▶ **WHAT NEEDS TO BE DONE**: Count, in the entries below, the lines in which "origin" occurs. Give the number, nothing more.

▶ **PROVIDED RECORDS**:
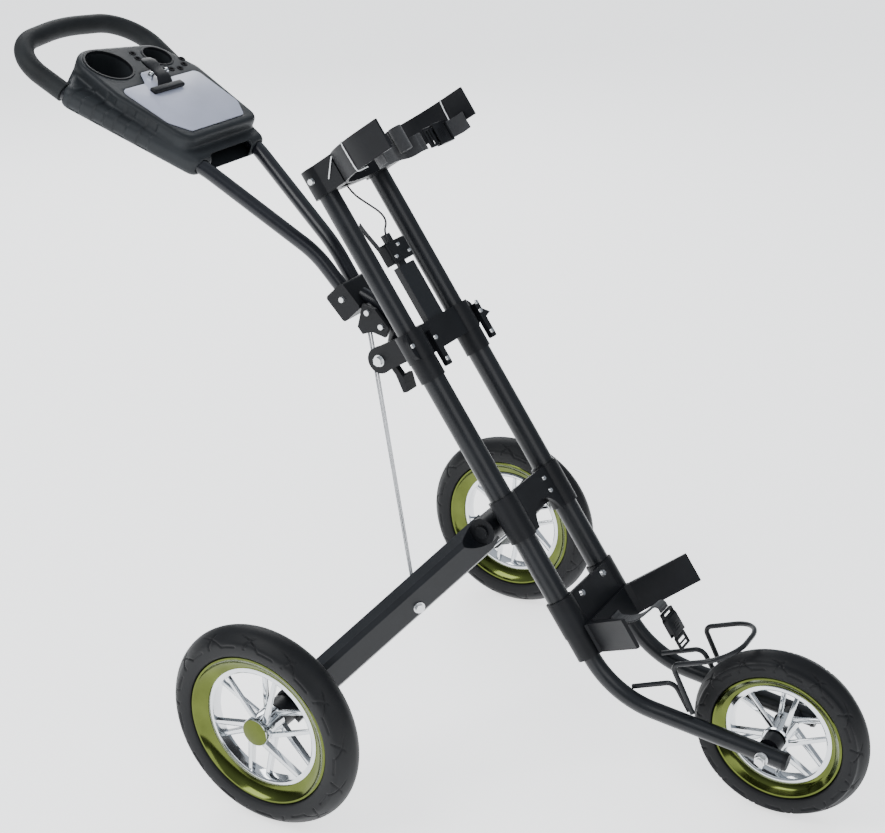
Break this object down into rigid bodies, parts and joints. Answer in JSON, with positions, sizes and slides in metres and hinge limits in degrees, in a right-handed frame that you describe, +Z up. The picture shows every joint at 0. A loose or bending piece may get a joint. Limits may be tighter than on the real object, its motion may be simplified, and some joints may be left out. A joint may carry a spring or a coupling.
{
  "type": "golf push trolley",
  "caption": "Three-wheeled folding push trolley with bag cradles, curved foam-grip handle and moulded handle tray.",
  "frame": {"origin": "on the ground below the middle of the whole trolley", "axes": "+X is the direction of travel, +Y the trolley's left, +Z up"},
  "size_m": [1.2786, 0.7402, 0.978],
  "materials": {
    "frame_paint": "satin powder coat",
    "handle_paint": "satin powder coat",
    "moulding": "fine-grain nylon moulding",
    "console": "charcoal moulding",
    "plate": "pale grey insert plate",
    "tyre": "solid tyre",
    "wheel": "plated spoked wheel",
    "hardware": "zinc-plated",
    "chrome": "plated",
    "foam": "closed-cell foam",
    "webbing": "woven webbing",
    "cord": "braided cord"
  },
  "bodies": {
    "frame": {"lower_tubes": "frame_paint", "upper_tubes": "frame_paint", "fork_tubes": "frame_paint", "fork_end_plugs": "moulding", "fork_sleeves": "moulding", "front_axle": "hardware", "front_axle_nuts": "hardware", "front_axle_spacers": "moulding", "axle_bracket": "moulding", "bracket_rivets": "hardware", "arm_pivot_pin": "moulding", "bag_rest_loop": "frame_paint", "bag_rest_braces": "frame_paint", "lower_cradle": "moulding", "cradle_bolts": "hardware", "mid_bracket": "moulding", "mid_sleeves": "moulding", "mid_bracket_lugs": "moulding", "handle_pivot_bracket": "moulding", "handle_pivot_bolt": "hardware", "lever_spring": "hardware", "latch_post": "frame_paint", "bag_yoke": "moulding", "buckle_bodies": "moulding", "straps": "webbing", "release_cord": "cord"},
    "handle": {"handle_link": "handle_paint", "handle_clamp": "moulding", "handle_tube_left": "handle_paint", "handle_tube_right": "handle_paint", "rod_yoke": "moulding", "handle_bolts": "hardware", "grip_bow": "handle_paint", "foam_grip": "foam", "tray_top": "console", "tray_bottom": "console", "scorecard_plate": "plate", "clip_base": "chrome"},
    "undercarriage": {"arm_knuckles": "moulding", "rear_arm_left": "frame_paint", "rear_arm_right": "frame_paint", "rear_axles": "moulding", "cross_stay": "hardware", "rod_clevis": "hardware", "rod_bolt": "hardware"},
    "pull_rods": {"pull_rods": "hardware"},
    "front_wheel": {"wheel_front": "wheel", "tyre_front": "tyre"},
    "rear_wheel_left": {"wheel_rear_left": "wheel", "tyre_rear_left": "tyre", "hub_cap_left": "moulding"},
    "rear_wheel_right": {"wheel_rear_right": "wheel", "tyre_rear_right": "tyre", "hub_cap_right": "moulding"},
    "lock_lever": {"lock_lever": "moulding"},
    "latch_catch": {"latch_catch": "moulding", "latch_catch_bolts": "hardware"},
    "scorecard_clip": {"scorecard_clip": "moulding"},
    "upper_tongue": {"upper_buckle_tongue": "moulding"},
    "lower_tongue": {"lower_buckle_tongue": "moulding"}
  },
  "joints": [
    {"name": "handle_fold", "type": "hinge", "parent": "frame", "child": "handle", "pos_m": [-0.07089, 0, 0.55461], "axis": [0, -1, 0], "range_deg": [0, 115]},
    {"name": "undercarriage_fold", "type": "hinge", "parent": "frame", "child": "undercarriage", "pos_m": [0.1149, 0, 0.35629], "axis": [0, -1, 0], "range_deg": [0, 71.9]},
    {"name": "pull_rod_swing", "type": "hinge", "parent": "handle", "child": "pull_rods", "pos_m": [-0.10416, -0.0076, 0.59], "axis": [0, -1, 0], "range_deg": [-92, 0]},
    {"name": "front_wheel_spin", "type": "hinge", "parent": "frame", "child": "front_wheel", "pos_m": [0.51884, 0, 0.1205], "axis": [0, 1, 0], "continuous": true},
    {"name": "rear_wheel_left_spin", "type": "hinge", "parent": "undercarriage", "child": "rear_wheel_left", "pos_m": [-0.06916, 0.345, 0.145], "axis": [0, 1, 0], "continuous": true},
    {"name": "rear_wheel_right_spin", "type": "hinge", "parent": "undercarriage", "child": "rear_wheel_right", "pos_m": [-0.06916, -0.345, 0.145], "axis": [0, 1, 0], "continuous": true},
    {"name": "lock_lever_swing", "type": "hinge", "parent": "frame", "child": "lock_lever", "pos_m": [-0.07089, 0, 0.55461], "axis": [0, -1, 0], "range_deg": [-18, 0], "stiffness_Nm_per_rad": 0.15},
    {"name": "catch_slide", "type": "slide", "parent": "frame", "child": "latch_catch", "axis": [-0.5534, 0, 0.8329], "range_m": [0, 0.006], "stiffness_N_per_m": 120},
    {"name": "clip_swing", "type": "hinge", "parent": "handle", "child": "scorecard_clip", "pos_m": [-0.4522, 0, 0.91295], "axis": [0, -1, 0], "range_deg": [0, 14], "stiffness_Nm_per_rad": 0.08},
    {"name": "upper_tongue_slide", "type": "slide", "parent": "frame", "child": "upper_tongue", "axis": [0, -1, 0], "range_m": [0, 0.0065]},
    {"name": "lower_tongue_slide", "type": "slide", "parent": "frame", "child": "lower_tongue", "axis": [0.5534, 0, -0.8329], "range_m": [0, 0.016]}
  ],
  "couplings": [
    {"joint": "undercarriage_fold", "follows": "handle_fold", "ratio": 0.625},
    {"joint": "pull_rod_swing", "follows": "handle_fold", "ratio": -0.8}
  ]
}
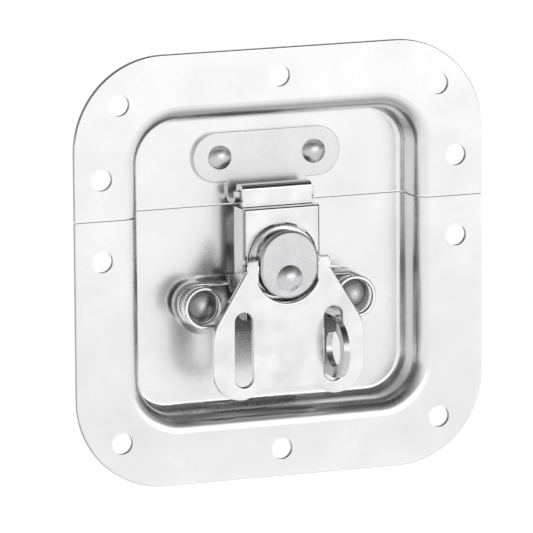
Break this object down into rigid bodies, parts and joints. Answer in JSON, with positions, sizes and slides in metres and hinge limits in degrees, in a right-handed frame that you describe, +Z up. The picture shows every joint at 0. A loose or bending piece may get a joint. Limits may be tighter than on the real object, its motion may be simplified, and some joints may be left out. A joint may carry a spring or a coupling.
{
  "type": "butterfly case latch",
  "caption": "Recessed butterfly latch for a case: drawn two-part dish, eccentric drum and hook plate, keeper, folding winged handle and padlock staple.",
  "frame": {"origin": "middle of the square plate, in the plane of the flange's back, which lies on the case wall", "axes": "+X to the right seen from outside, +Z up towards the lid half, -Y out of the case towards the user"},
  "size_m": [0.103, 0.0258, 0.103],
  "materials": {
    "dish_zinc": "bright zinc plate",
    "bright_zinc": "bright zinc plate",
    "rivet_steel": "plated steel",
    "spring_steel": "plated wire",
    "cap_steel": "satin"
  },
  "bodies": {
    "latch": {"upper_dish": "dish_zinc", "lower_dish": "dish_zinc", "keeper_plate": "bright_zinc", "hook_plate": "bright_zinc", "base_plate": "bright_zinc", "keeper_rivet_left": "rivet_steel", "keeper_rivet_right": "rivet_steel", "spring_post_left": "rivet_steel", "spring_post_right": "rivet_steel", "spindle": "rivet_steel", "cam_rivet": "rivet_steel", "cam_drum": "bright_zinc", "hinge_pin_left": "rivet_steel", "hinge_pin_right": "rivet_steel", "spring_left": "spring_steel", "spring_right": "spring_steel", "thrust_washer": "spring_steel", "cam_cap": "cap_steel"},
    "handle": {"handle": "bright_zinc"}
  },
  "joints": [
    {"name": "handle_lift", "type": "hinge", "parent": "latch", "child": "handle", "pos_m": [0, -0.00425, 0], "axis": [-1, 0, 0], "range_deg": [0, 90]}
  ]
}
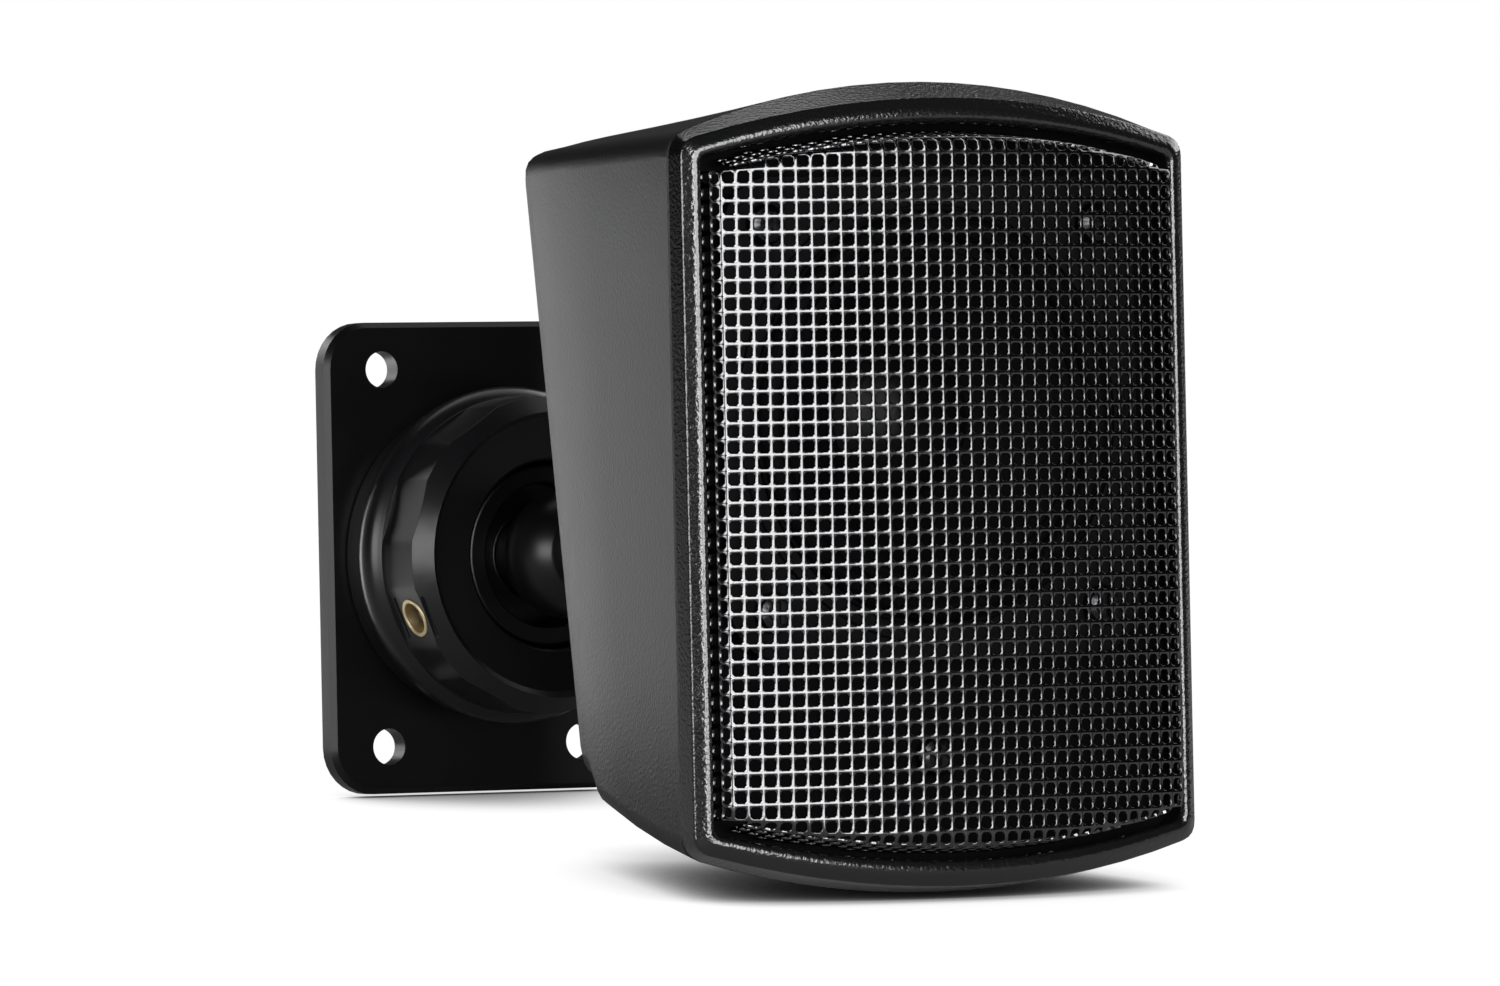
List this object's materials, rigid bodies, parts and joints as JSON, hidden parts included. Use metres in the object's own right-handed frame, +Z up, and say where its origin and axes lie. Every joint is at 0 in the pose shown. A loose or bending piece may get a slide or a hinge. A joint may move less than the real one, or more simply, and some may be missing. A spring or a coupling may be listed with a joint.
{
  "type": "satellite speaker",
  "caption": "Small tapered loudspeaker with a bowed perforated grille, carried by a clamped ball joint on a rectangular wall plate.",
  "frame": {"origin": "centre of the four screw holes in the wall plate's back face", "axes": "+Y into the wall, along the stem's axis; +Z up; the speaker faces -Y; +X is to the right seen from the front"},
  "size_m": [0.0824, 0.1424, 0.1136],
  "materials": {
    "cast_black": "satin cast zinc",
    "stem_black": "glossy cast zinc",
    "collar_black": "satin turned aluminium",
    "brass": "machined",
    "screw_black": "black oxide",
    "nylon_black": "matte nylon",
    "cabinet_black": "fine texture",
    "bezel_black": "satin",
    "baffle_black": "matte",
    "foam_black": "foam",
    "grille_grey": "fine satin paint",
    "basket_black": "pressed steel, satin",
    "surround_black": "matte",
    "cone_black": "coated paper",
    "cap_black": "gloss",
    "spider_ochre": "impregnated cloth",
    "copper": "wound copper wire",
    "zinc_plate": "zinc plated steel",
    "ferrite": "sintered ferrite",
    "fibre_board": "fibre board with tags",
    "terminal_black": "matte",
    "lever_red": "satin",
    "lever_black": "satin",
    "contact_tin": "tinned",
    "lead_red": "insulated wire",
    "lead_black": "insulated wire",
    "wadding_white": "felt"
  },
  "bodies": {
    "wall": {"wall_plate": "cast_black"},
    "collar": {"lock_collar": "collar_black", "collar_insert": "brass"},
    "set_screw": {"collar_set_screw": "screw_black"},
    "seat": {"seat_cup": "nylon_black"},
    "liner": {"friction_liner": "nylon_black"},
    "speaker": {"ball_stem": "stem_black", "stem_screws": "screw_black", "cabinet": "cabinet_black", "bezel": "bezel_black", "baffle": "baffle_black", "baffle_gasket": "foam_black", "baffle_screw": "screw_black", "grille": "grille_grey", "driver_gasket": "foam_black", "driver_basket": "basket_black", "driver_screws": "screw_black", "surround": "surround_black", "spider": "spider_ochre", "top_plate": "zinc_plate", "magnet": "ferrite", "yoke": "zinc_plate", "driver_tags": "fibre_board", "terminal_cup": "terminal_black", "terminal_contacts": "contact_tin", "terminal_screws": "screw_black", "lead_plus": "lead_red", "lead_minus": "lead_black", "wadding": "wadding_white"},
    "cone_assembly": {"cone": "cone_black", "dust_cap": "cap_black", "voice_coil": "copper"},
    "lever_plus": {"terminal_lever_plus": "lever_red"},
    "lever_minus": {"terminal_lever_minus": "lever_black"}
  },
  "joints": [
    {"name": "collar_turn", "type": "hinge", "parent": "wall", "child": "collar", "pos_m": [0, -0.0142, 0], "axis": [0, 1, 0], "range_deg": [-180, 0]},
    {"name": "set_screw_turn", "type": "hinge", "parent": "collar", "child": "set_screw", "pos_m": [-0.01744, -0.0204, -0.00729], "axis": [-0.9225, 0, -0.3859], "range_deg": [0, 360]},
    {"name": "spin", "type": "hinge", "parent": "wall", "child": "seat", "pos_m": [0, -0.0142, 0], "axis": [0, 1, 0], "continuous": true},
    {"name": "pan", "type": "hinge", "parent": "seat", "child": "liner", "pos_m": [0, -0.0142, 0], "axis": [0, 0, 1], "range_deg": [-14, 14]},
    {"name": "tilt", "type": "hinge", "parent": "liner", "child": "speaker", "pos_m": [0, -0.0142, 0], "axis": [1, 0, 0], "range_deg": [-14, 14]},
    {"name": "cone_travel", "type": "slide", "parent": "speaker", "child": "cone_assembly", "axis": [0, 1, 0], "range_m": [-0.002, 0.002], "stiffness_N_per_m": 1500, "deforming": ["surround", "spider"]},
    {"name": "lever_plus_press", "type": "hinge", "parent": "speaker", "child": "lever_plus", "pos_m": [-0.0055, -0.06496, 0.0434], "axis": [1, 0, 0], "range_deg": [-14, 0], "stiffness_Nm_per_rad": 0.05},
    {"name": "lever_minus_press", "type": "hinge", "parent": "speaker", "child": "lever_minus", "pos_m": [0.0055, -0.06496, 0.0434], "axis": [1, 0, 0], "range_deg": [-14, 0], "stiffness_Nm_per_rad": 0.05}
  ]
}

▶ **ANSWER TO THE EXERCISE**: 4